Marco Valdo M.I. mon ami, souviens-toi, j’y étais avec toi comme c’est souvent le cas. Et donc, un café-citoyen, pour ce que j’en ai vu, est un endroit où on cause, mais de façon, en quelque sorte, citoyenne. Et ça change tout.
Ah bon !, s’exclame Marco Valdo M.I., ça change tout ?
Oui, ça change tout, répond Lucien l’âne, car c’est une conversation de café, mais organisée, lâchement disciplinée et sérieuse ; on y cause de sujets graves et même, gravement : de sujets citoyens. Cela dit, comme j’ai pu le constater, les gens ne s’interpellent pas du nom de citoyen Machin, citoyenne Machine. Il n’y était heureusement pas plus question d’une autre appellation du genre : frère Truc, Sœur Bidule, ou autre ; on s’en tenait sagement au prénom.
Je vois, j’entends, je pressens, Lucien l’âne mon ami, que tu as suivi cette expérience d’un œil d’âne entomologiste. Mais n’importe ; de mon côté, j’en ai fait une chanson dont je te livre la primeur. Une chanson à la Mani Matter, ce Suisse au-dessus de tout soupçon vu qu’il est l’auteur de « Si hei dr Wilhälm Täll ufgfüert », écrite et chantée par lui en Schwyzertüütsch – en Alémanique – et même plus exactement, en Bärndüdsch – en bernois, chanson dont j’avais fait deux versions françaises sous le titre « On a joué Guillaume Tell ».
Oh, je me souviens, dit Lucien l’âne, de cette chanson et elle me rappelle toujours, irrésistiblement « Il Figlio di Guglielmo Tell », chanson en comasque – la langue du pays de Côme, en français : « Le fils de Guillaume Tell », de l’aussi talentueux Davide Van De Sfroos, que tu as eu le mérite d’amener en français. Mais, je t’en prie, ne nous égarons pas dans les montagnes.
En effet, dit Marco Valdo M.I., nous étions au café-citoyen et après en rentrant chez moi – comme le chante Mani Matter, encore lui et toujours en Bärndüdsch – en bernois, dans Dynamit, j’y ai repensé à cette soirée.
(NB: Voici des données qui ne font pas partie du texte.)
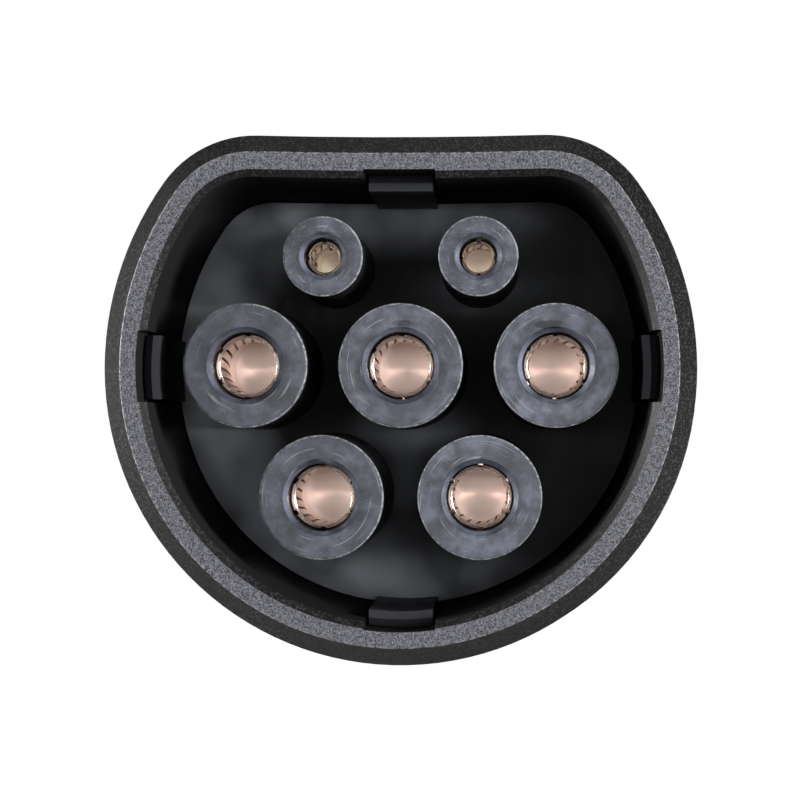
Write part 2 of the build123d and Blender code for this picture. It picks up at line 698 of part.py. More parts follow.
def shell_screws():
    """Screws that pull the two shells together."""
    screw = cap_screw(HEAD_RECESS_FLOOR + INSERT_START + INSERT_LENGTH)
    # the head's underside lies on the recess floor, its shank points to the right shell
    flip = Pos(0, 0, HEAD_RECESS_FLOOR) * Rot(180, 0, 0)
    return Compound(
        children=[shell_screw_axis(*place) * flip * screw for place in shell_screw_places()]
    )


def shell_inserts():
    """Threaded brass inserts in the right shell."""
    insert = upright_rod(INSERT_R - INSERT_GAP, -INSERT_START - INSERT_LENGTH, -INSERT_START)
    insert -= upright_rod(SCREW_HOLE_R, -INSERT_START - INSERT_LENGTH, -INSERT_START)
    return Compound(children=[shell_screw_axis(*place) * insert for place in shell_screw_places()])


def clamp_screw_places():
    """Heights of the two clamp screws, above and below the cable."""
    return [-GLAND_DROP + CLAMP_SCREW_OFFSET, -GLAND_DROP - CLAMP_SCREW_OFFSET]


def clamp_middle():
    """Depth of the middle of the cable clamp."""
    return CLAMP_DEPTH + CLAMP_WIDTH / 2


def clamp_saddle():
    """Cradle for the cable, moulded on the right shell."""
    saddle = block(
        CLAMP_GAP,
        2 * NOSE_R,
        -GLAND_DROP - CLAMP_HALF,
        -GLAND_DROP + CLAMP_HALF,
        CLAMP_DEPTH,
        CLAMP_DEPTH + CLAMP_WIDTH,
    )
    saddle -= gland_axis() * rod(CLAMP_CRADLE_R, CLAMP_DEPTH, CLAMP_DEPTH + CLAMP_WIDTH)
    for height in clamp_screw_places():
        axis = shell_screw_axis(clamp_middle(), height)
        saddle -= axis * upright_rod(SCREW_HOLE_R, -CLAMP_SCREW_GRIP - HOLE_RUNOUT, 0)
    return saddle


def cable_clamp():
    """Bar that presses the cable into the saddle."""
    bar = block(
        -CLAMP_GAP - CLAMP_THICKNESS,
        -CLAMP_GAP,
        -GLAND_DROP - CLAMP_HALF,
        -GLAND_DROP + CLAMP_HALF,
        CLAMP_DEPTH,
        CLAMP_DEPTH + CLAMP_WIDTH,
    )
    bar = fillet(bar.edges().filter_by(Axis.Z).group_by(Axis.X)[0], CLAMP_CORNER)
    bar -= gland_axis() * rod(CLAMP_CRADLE_R, CLAMP_DEPTH, CLAMP_DEPTH + CLAMP_WIDTH)
    for height in clamp_screw_places():
        axis = shell_screw_axis(clamp_middle(), height)
        bar -= axis * upright_rod(SCREW_CLEARANCE_R, 0, 2 * NOSE_R)
        bar -= axis * upright_rod(SCREW_HEAD_R + HEAD_GAP, clamp_seat(), 2 * NOSE_R)
    return bar


def clamp_seat():
    """Split plane to the seat of the clamp screws' heads."""
    return CLAMP_GAP + CLAMP_SEAT


def clamp_screws():
    """Two screws of the cable clamp."""
    screw = cap_screw(clamp_seat() + CLAMP_SCREW_GRIP)
    flip = Pos(0, 0, clamp_seat()) * Rot(180, 0, 0)
    return Compound(
        children=[
            shell_screw_axis(clamp_middle(), height) * flip * screw
            for height in clamp_screw_places()
        ]
    )


def gland_flange(gap):
    """Six-sided flange of the gland body, which the shells keep from turning."""
    front = HANDLE_REAR - REAR_WALL - FLANGE_WIDTH
    return extrude(
        Pos(0, 0, -(front - gap)) * RegularPolygon(FLANGE_R + gap, 6),
        amount=-(FLANGE_WIDTH + gap),
    )


def gland_body():
    """Gland body: flange inside the shells, neck through their end wall, threaded outer end."""
    flange_front = HANDLE_REAR - REAR_WALL - FLANGE_WIDTH
    end = HANDLE_REAR + THREAD_LENGTH
    body = gland_flange(0) + rod(NECK_R, flange_front, end)
    body -= turned(
        (0, flange_front),
        (CABLE_R + SEAL_FLARE, flange_front),
        (CABLE_R + SEAL_FLARE, HANDLE_REAR),
        (GLAND_BORE_R, HANDLE_REAR + GLAND_STEP),
        (GLAND_BORE_R, end),
        (0, end),
    )
    return gland_axis() * body


def gland_seal():
    """Rubber sleeve that grips the cable inside the gland."""
    front = HANDLE_REAR + SEAL_START
    end = HANDLE_REAR + THREAD_LENGTH + SEAL_PROUD
    outer_r = GLAND_BORE_R - SEAL_SQUEEZE
    return gland_axis() * turned(
        (CABLE_R, front),
        (outer_r, front),
        (outer_r, HANDLE_REAR + THREAD_LENGTH),
        (outer_r + SEAL_FLARE, HANDLE_REAR + THREAD_LENGTH + SEAL_FLARE),
        (outer_r + SEAL_FLARE, end),
        (CABLE_R, end),
    )


def gland_nut():
    """Fluted cap nut that squeezes the gland seal."""
    front = HANDLE_REAR + NUT_START
    end = front + NUT_LENGTH
    thread_end = HANDLE_REAR + THREAD_LENGTH + GLAND_GAP
    seat = HANDLE_REAR + THREAD_LENGTH + SEAL_PROUD + SEAL_SQUEEZE
    seat_r = GLAND_BORE_R + SEAL_FLARE + GLAND_GAP
    body = turned(
        (0, front),
        (NUT_R, front),
        (NUT_R, seat - NUT_CONE_START),
        (NUT_R - NUT_CONE_INSET, end),
        (0, end),
    )
    flute = Pos(NUT_R + FLUTE_OUTSET, 0) * rod(FLUTE_R, front + FLUTE_START, seat)
    for index in range(NUT_FLUTES):
        body -= Rot(0, 0, 360 * index / NUT_FLUTES) * flute
    body -= turned(
        (0, front),
        (NECK_R + GLAND_GAP, front),
        (NECK_R + GLAND_GAP, thread_end),
        (seat_r, thread_end + NUT_STEP),
        (seat_r, seat),
        (NUT_MOUTH_R, seat),
        (NUT_MOUTH_R, end),
        (0, end),
    )
    return gland_axis() * body


def save(name, piece):
    """Turn a piece so that the nose points along -Y, and write it."""
    export_step(Rot(90, 0, 0) * piece, f"parts/{name}.step")


def main():
    os.makedirs("parts", exist_ok=True)
    save("nose_shroud", nose_shroud())
    save("contact_carrier", contact_carrier())
    save("carrier_gasket", carrier_gasket())
    save("collar_seal", collar_seal())
    power = socket_contact(
        POWER_SOCKET_R,
        POWER_SLEEVE_R,
        POWER_COLLAR_R,
        POWER_SHANK_R,
        POWER_CUP_R,
        POWER_SLOTS,
        POWER_SLOT_WIDTH,
    )
    pilot = socket_contact(
        PILOT_SOCKET_R,
        PILOT_SLEEVE_R,
        PILOT_COLLAR_R,
        PILOT_SHANK_R,
        PILOT_CUP_R,
        PILOT_SLOTS,
        PILOT_SLOT_WIDTH,
    )
    power_tube = insulating_tube(POWER_TUBE_R, POWER_MOUTH_R, POWER_BEVEL, POWER_SLEEVE_R)
    pilot_tube = insulating_tube(PILOT_TUBE_R, PILOT_MOUTH_R, PILOT_BEVEL, PILOT_SLEEVE_R)
    kinds = (
        (POWER_CONTACTS, power, power_tube, POWER_SLEEVE_R, POWER_COLLAR_R),
        (PILOT_CONTACTS, pilot, pilot_tube, PILOT_SLEEVE_R, PILOT_COLLAR_R),
    )
    for places, contact, tube, sleeve_r, collar_r in kinds:
        for name, (x, y) in places.items():
            save(f"contact_{name}", Pos(x, y) * contact)
            save(f"tube_{name}", Pos(x, y) * tube)
            save(f"spring_ring_{name}", Pos(x, y) * spring_ring(sleeve_r))
            save(f"oring_{name}", Pos(x, y) * contact_oring(collar_r))
    save("contact_retainer", contact_retainer())
    save("retainer_screws", retainer_screws())
    save("coding_resistor", coding_resistor())
    left, right = handle_shells()
    save("handle_shell_left", left)
    save("handle_shell_right", right)
    save("shell_screws", shell_screws())
    save("shell_inserts", shell_inserts())
    save("cable_clamp", cable_clamp())
    save("clamp_screws", clamp_screws())
    save("gland_body", gland_body())
    save("gland_seal", gland_seal())
    save("gland_nut", gland_nut())


main()
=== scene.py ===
import json
import math

import bpy
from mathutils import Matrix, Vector


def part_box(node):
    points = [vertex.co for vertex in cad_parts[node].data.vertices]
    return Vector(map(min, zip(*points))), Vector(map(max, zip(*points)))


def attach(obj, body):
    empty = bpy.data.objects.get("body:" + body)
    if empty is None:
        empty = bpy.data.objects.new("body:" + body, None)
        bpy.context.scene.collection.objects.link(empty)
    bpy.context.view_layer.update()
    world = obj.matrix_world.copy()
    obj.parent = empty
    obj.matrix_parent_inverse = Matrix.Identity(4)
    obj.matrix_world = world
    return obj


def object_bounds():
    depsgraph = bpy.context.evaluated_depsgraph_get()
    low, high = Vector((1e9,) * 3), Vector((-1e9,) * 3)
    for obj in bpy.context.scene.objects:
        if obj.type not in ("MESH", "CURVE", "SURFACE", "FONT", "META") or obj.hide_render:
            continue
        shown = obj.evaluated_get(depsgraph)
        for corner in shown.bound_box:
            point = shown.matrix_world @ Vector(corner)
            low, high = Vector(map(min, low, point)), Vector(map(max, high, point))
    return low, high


MM = 0.001
MOUTH_GROWTH = 0.35 * MM    # a tube's mouth is this much wider in radius than the socket's bore
TUBE_DRAFT = 0.15 * MM      # a tube's foot is this much wider in radius than its face
SOCKET_FLOOR = 32.9 * MM    # rim to the flat floor of the sockets
FLOOR_START = 33 * MM       # the cavity's floor is deeper than both of these, the rest less deep
FLOOR_SURE = 33.6 * MM
POWER_BORE = 2 * MM         # a socket with a larger radius takes a power pin
POWER_TUBE = 5 * MM         # a tube with a larger radius stands round a power contact

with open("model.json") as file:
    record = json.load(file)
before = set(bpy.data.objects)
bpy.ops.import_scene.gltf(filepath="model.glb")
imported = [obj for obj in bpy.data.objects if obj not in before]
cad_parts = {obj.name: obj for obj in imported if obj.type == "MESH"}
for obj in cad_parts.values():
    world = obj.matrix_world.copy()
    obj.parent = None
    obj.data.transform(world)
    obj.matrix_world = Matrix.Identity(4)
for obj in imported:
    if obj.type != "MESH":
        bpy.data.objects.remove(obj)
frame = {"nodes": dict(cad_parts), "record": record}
cad_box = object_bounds()
nodes = frame["nodes"]
slot_of = {part["node"]: part["material_slot"] for part in frame["record"]["subparts"]}

scene = bpy.context.scene
scene.view_settings.view_transform = "Standard"


# ------------------------------------------------------------------ shader helpers
class Graph:
    """A node tree, with short names for the nodes that fill it."""

    def __init__(self, tree):
        self.tree = tree
        self.coord = self.node("TexCoord")

    def node(self, kind, **values):
        made = self.tree.nodes.new("ShaderNode" + kind)
        for key, value in values.items():
            setattr(made, key, value)
        return made

    def link(self, source, target):
        self.tree.links.new(source, target)

    def feed(self, value, socket):
        """Sets a number or a colour on a socket, or links an output to it."""
        if isinstance(value, tuple):
            socket.default_value = (*value, 1)
        elif isinstance(value, (int, float)):
            socket.default_value = value
        else:
            self.link(value, socket)

    def noise(self, scale, detail=3.0, rough=0.5, stretch=None, source=None):
        """Noise on a vector, or else on the object's own coordinates, stretched or not."""
        tex = self.node("TexNoise")
        tex.inputs["Scale"].default_value = scale
        tex.inputs["Detail"].default_value = detail
        tex.inputs["Roughness"].default_value = rough
        vector = source or self.coord.outputs["Object"]
        if stretch:
            place = self.node("Mapping")
            place.inputs["Scale"].default_value = stretch
            self.link(vector, place.inputs["Vector"])
            vector = place.outputs["Vector"]
        self.link(vector, tex.inputs["Vector"])
        return tex.outputs["Fac"]

    def ramp(self, value, low, high, out_low=0.0, out_high=1.0):
        """Linear map of value from low..high to out_low..out_high, clamped."""
        span = self.node("MapRange")
        span.inputs["From Min"].default_value = low
        span.inputs["From Max"].default_value = high
        span.inputs["To Min"].default_value = out_low
        span.inputs["To Max"].default_value = out_high
        self.link(value, span.inputs["Value"])
        return span.outputs["Result"]

    def math(self, operation, first, second):
        made = self.node("Math", operation=operation)
        self.feed(first, made.inputs[0])
        self.feed(second, made.inputs[1])
        return made.outputs["Value"]

    def vector(self, operation, source, constant=None):
        """Vector Math node on a source, with a constant second operand where it takes one."""
        made = self.node("VectorMath", operation=operation)
        if constant:
            made.inputs[1].default_value = constant
        self.link(source, made.inputs[0])
        return made

    def mix(self, factor, first, second):
        """First colour at factor 0, second at factor 1."""
        made = self.node("Mix", data_type="RGBA")
        self.feed(factor, made.inputs[0])
        self.feed(first, made.inputs[6])
        self.feed(second, made.inputs[7])
        return made.outputs[2]

    def pick(self, switch, off, on):
        """Number off where the switch is 0, on where it is 1."""
        made = self.node("Mix")
        self.feed(switch, made.inputs[0])
        self.feed(off, made.inputs[2])
        self.feed(on, made.inputs[3])
        return made.outputs[0]

    def split(self, source):
        """The x, y and z of a vector."""
        made = self.node("SeparateXYZ")
        self.link(source, made.inputs["Vector"])
        return made.outputs

    def position(self):
        """Object coordinates split into x, y and z, in metres."""
        return self.split(self.coord.outputs["Object"])


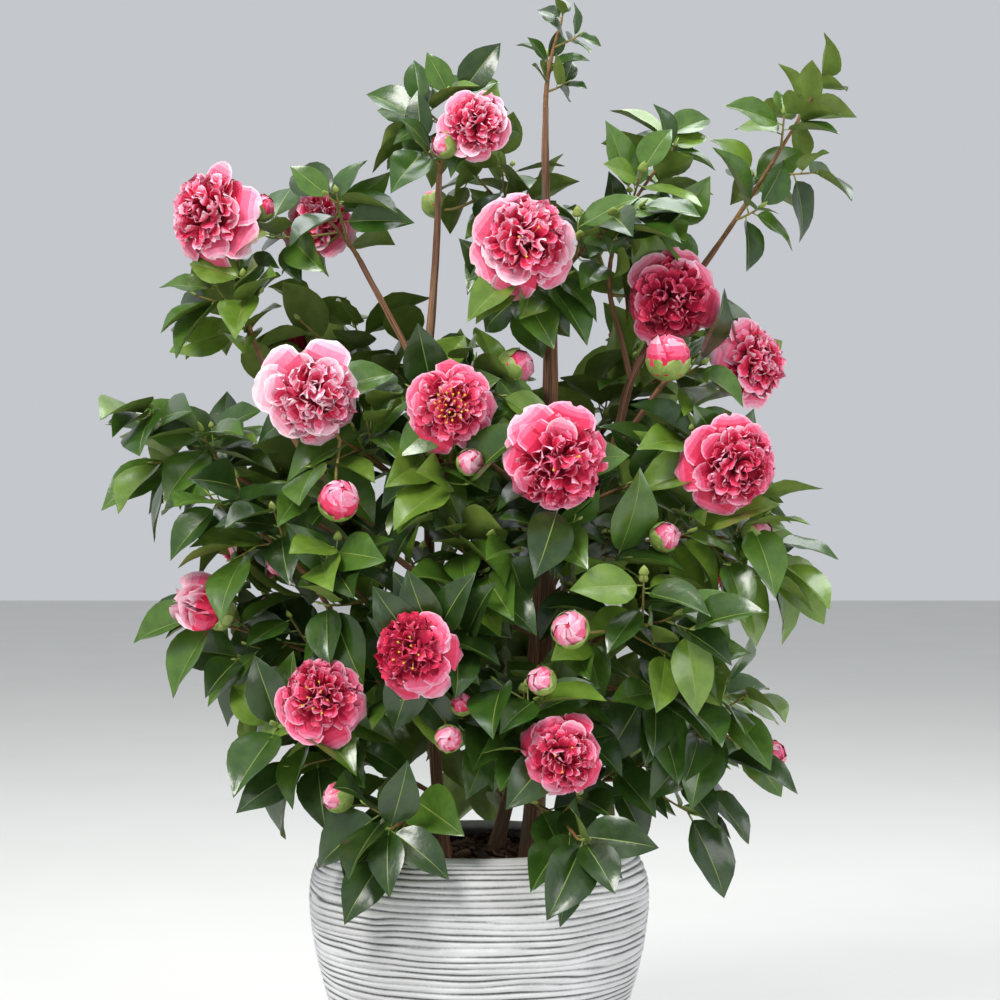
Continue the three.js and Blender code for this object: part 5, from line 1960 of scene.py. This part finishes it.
chip_finishes = [(0, Finish("flake_dark", tint("3a2a20"), 0.9)),
                 (1, Finish("flake_brown", tint("5c4130"), 0.85)),
                 (2, Finish("flake_tan", tint("80604a"), 0.85))]
chip_shapes = [chip_shape(f"flake_{k}", 31 + 17 * k) for k in range(FLAKE["kinds"])]
scattered("bark_flakes", chips, chip_shapes, chip_finishes, "soil")

# Camera, light and floor
CAMERA_AT = (22 * MM, -2745 * MM, 708 * MM)
CAMERA_DOWN = 1.234
FOCAL = 93.6
SENSOR = 36
MIDDLE = (0, 0, 0.6)

camera_data = bpy.data.cameras.new("camera")
camera_data.lens = FOCAL
camera_data.sensor_width = SENSOR
camera = into_scene("camera", camera_data)
camera.location = CAMERA_AT
camera.rotation_euler = (math.radians(90 - CAMERA_DOWN), 0, 0)
bpy.context.scene.camera = camera
bpy.context.scene.view_settings.view_transform = "Standard"


def area_light(name, place, size, power, color):
    """A round lamp that shines at the middle of the plant."""
    data = bpy.data.lights.new(name, "AREA")
    data.shape = "DISK"
    data.size = size
    data.energy = power
    data.color = color
    light = into_scene(name, data)
    light.location = place
    light.rotation_euler = (Vector(MIDDLE) - Vector(place)).to_track_quat("-Z", "Y").to_euler()


area_light("key_light", (-1.6, -2.2, 3.2), 1.4, 105, (1, 0.98, 0.94))
area_light("sky_light", (0.6, 0.6, 3.6), 2.6, 95, (0.95, 0.98, 1))
area_light("fill_light", (2.6, -2.0, 1.4), 1.8, 25, (1, 1, 1))

world = bpy.data.worlds.new("studio")
world.use_nodes = True
background = world.node_tree.nodes["Background"]
background.inputs["Color"].default_value = (0.92, 0.95, 1, 1)
background.inputs["Strength"].default_value = 0.6
bpy.context.scene.world = world

floor_mesh = plain_mesh("floor", [(-9, -9, 0), (9, -9, 0), (9, 9, 0), (-9, 9, 0)], (), [[0, 1, 2, 3]])
floor = into_scene("floor", floor_mesh)
floor_finish = Finish("floor_pale", tint("d8d8d4"), 0.8, specular_ior_level=0.2)
clouds = floor_finish.noise(floor_finish.place(), 3.0, 3.0)
floor_finish.color(floor_finish.mixed(clouds, tint("d4d4d0"), tint("dcdcd8")))
floor_mesh.materials.append(floor_finish.material)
« Einisch ir Nacht won i spät no bi gloffe
D'Bundesterrasse z'düruf gäge hei
...
Une nuit, je rentre tard chez moi,
Je traverse la Terrasse Fédérale... »
Et pour m’éclaircir les idées, j’ai mis quelques mots sur le papier (si tu veux, je te le montrerai) et j’en ai fait ceci. Je sais, je sais, ce sont des petits mots, mais ce sont les miens et très exceptionnellement, ils parlent de moi et plus exactement, de n’importe quel moi pris, comme l’est mon moi, dans les tourments de La Guerre de Cent mille ans, ballotté dans les vagues folles de cet océan. Un moi qui essaye de ne pas connaître le sort du petit bateau de pêche que chantait Georges Brassens, un petit bateau dont je t’avais déjà parlé quand on dialoguait d’El barco de papel, que j’ai traduis par « Le Bateau de Papier ». Bref, j’étais tout retourné d’avoir pour un soir expérimenté l’être du citoyen.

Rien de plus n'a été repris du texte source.